| DATASET CONTENT |
━━━━━━━━━━━━━━━━━━━━
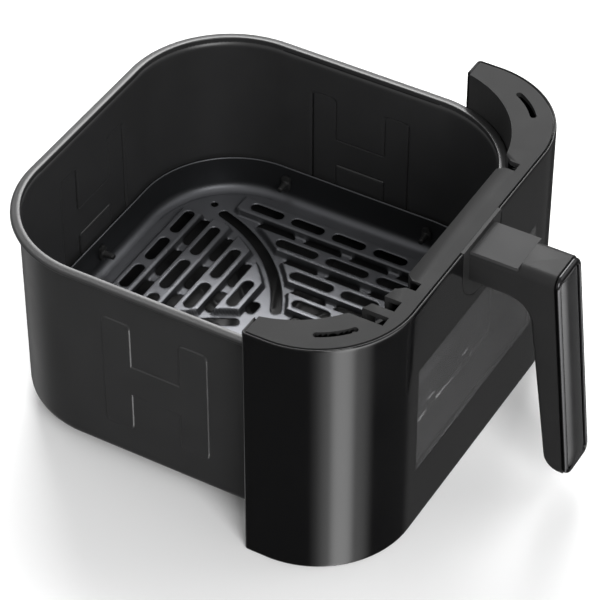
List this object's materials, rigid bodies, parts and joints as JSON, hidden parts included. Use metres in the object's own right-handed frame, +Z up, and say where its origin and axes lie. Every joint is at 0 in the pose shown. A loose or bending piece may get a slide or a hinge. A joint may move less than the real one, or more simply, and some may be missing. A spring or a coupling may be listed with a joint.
{
  "type": "air fryer drawer",
  "caption": "Pull-out drawer of an air fryer: square pan with lift-out crisper tray, black wrap-round front with a window, and an upright handle.",
  "frame": {"origin": "under the middle of the drawer's bounding box, on the plane of the housing's lower edge", "axes": "+Z up, -Y towards the handle, +X to the right of a person who faces the handle's side"},
  "size_m": [0.264, 0.3205, 0.1593],
  "materials": {
    "pan_coating": "satin",
    "tray_coating": "satin",
    "bumper_silicone": "matte",
    "shell_gloss": "gloss",
    "bezel_matte": "matte",
    "cover_black": "matte",
    "pane_tinted": "gloss",
    "seal_black": "matte",
    "glass_clear": "gloss",
    "steel_sheet": "brushed",
    "steel_fastener": "satin",
    "handle_black": "matte",
    "core_cast": "cast",
    "cap_grey": "matte",
    "trim_chrome": "polished",
    "panel_graphite": "gloss"
  },
  "bodies": {
    "drawer": {"pan": "pan_coating", "front_shell": "shell_gloss", "top_bezel": "bezel_matte", "rear_cover": "cover_black", "window_pane": "pane_tinted", "window_seal": "seal_black", "window_shroud": "cover_black", "inner_glass": "glass_clear", "glass_gasket": "seal_black", "glass_frame": "steel_sheet", "glass_frame_rivets": "steel_fastener", "mount_bracket": "steel_sheet", "bracket_rivets": "steel_fastener", "handle_base": "handle_black", "handle_body": "handle_black", "handle_core": "core_cast", "core_screws": "steel_fastener", "arm_cap": "cap_grey", "grip_trim": "trim_chrome", "grip_panel": "panel_graphite", "handle_screws": "steel_fastener", "handle_washers": "steel_fastener", "bezel_screws": "steel_fastener", "cover_screws": "steel_fastener"},
    "tray": {"crisper_tray": "tray_coating", "tray_bumpers": "bumper_silicone"}
  },
  "joints": [
    {"name": "tray_lift", "type": "slide", "parent": "drawer", "child": "tray", "axis": [0, 0, 1], "range_m": [0, 0.14]}
  ]
}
━━━━━━━━━━━━━━━━━━━━
| SHORT PROBLEM |
Restate every line of the data word for word.

| THE OUTPUT |
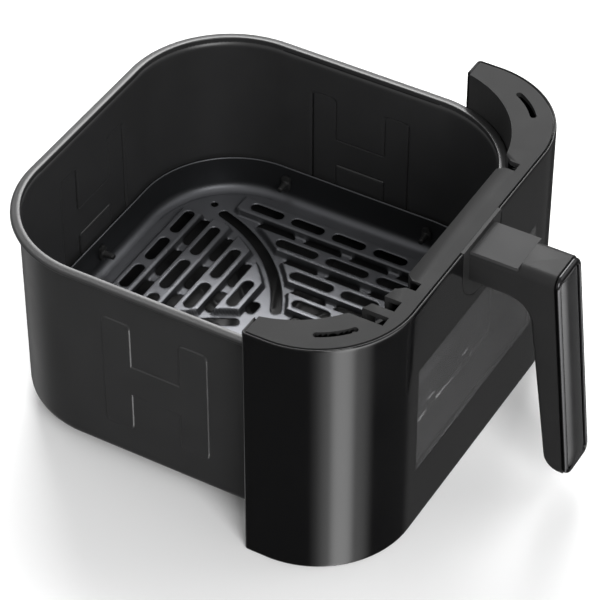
List this object's materials, rigid bodies, parts and joints as JSON, hidden parts included. Use metres in the object's own right-handed frame, +Z up, and say where its origin and axes lie. Every joint is at 0 in the pose shown. A loose or bending piece may get a slide or a hinge. A joint may move less than the real one, or more simply, and some may be missing. A spring or a coupling may be listed with a joint.
{
  "type": "air fryer drawer",
  "caption": "Pull-out drawer of an air fryer: square pan with lift-out crisper tray, black wrap-round front with a window, and an upright handle.",
  "frame": {"origin": "under the middle of the drawer's bounding box, on the plane of the housing's lower edge", "axes": "+Z up, -Y towards the handle, +X to the right of a person who faces the handle's side"},
  "size_m": [0.264, 0.3205, 0.1593],
  "materials": {
    "pan_coating": "satin",
    "tray_coating": "satin",
    "bumper_silicone": "matte",
    "shell_gloss": "gloss",
    "bezel_matte": "matte",
    "cover_black": "matte",
    "pane_tinted": "gloss",
    "seal_black": "matte",
    "glass_clear": "gloss",
    "steel_sheet": "brushed",
    "steel_fastener": "satin",
    "handle_black": "matte",
    "core_cast": "cast",
    "cap_grey": "matte",
    "trim_chrome": "polished",
    "panel_graphite": "gloss"
  },
  "bodies": {
    "drawer": {"pan": "pan_coating", "front_shell": "shell_gloss", "top_bezel": "bezel_matte", "rear_cover": "cover_black", "window_pane": "pane_tinted", "window_seal": "seal_black", "window_shroud": "cover_black", "inner_glass": "glass_clear", "glass_gasket": "seal_black", "glass_frame": "steel_sheet", "glass_frame_rivets": "steel_fastener", "mount_bracket": "steel_sheet", "bracket_rivets": "steel_fastener", "handle_base": "handle_black", "handle_body": "handle_black", "handle_core": "core_cast", "core_screws": "steel_fastener", "arm_cap": "cap_grey", "grip_trim": "trim_chrome", "grip_panel": "panel_graphite", "handle_screws": "steel_fastener", "handle_washers": "steel_fastener", "bezel_screws": "steel_fastener", "cover_screws": "steel_fastener"},
    "tray": {"crisper_tray": "tray_coating", "tray_bumpers": "bumper_silicone"}
  },
  "joints": [
    {"name": "tray_lift", "type": "slide", "parent": "drawer", "child": "tray", "axis": [0, 0, 1], "range_m": [0, 0.14]}
  ]
}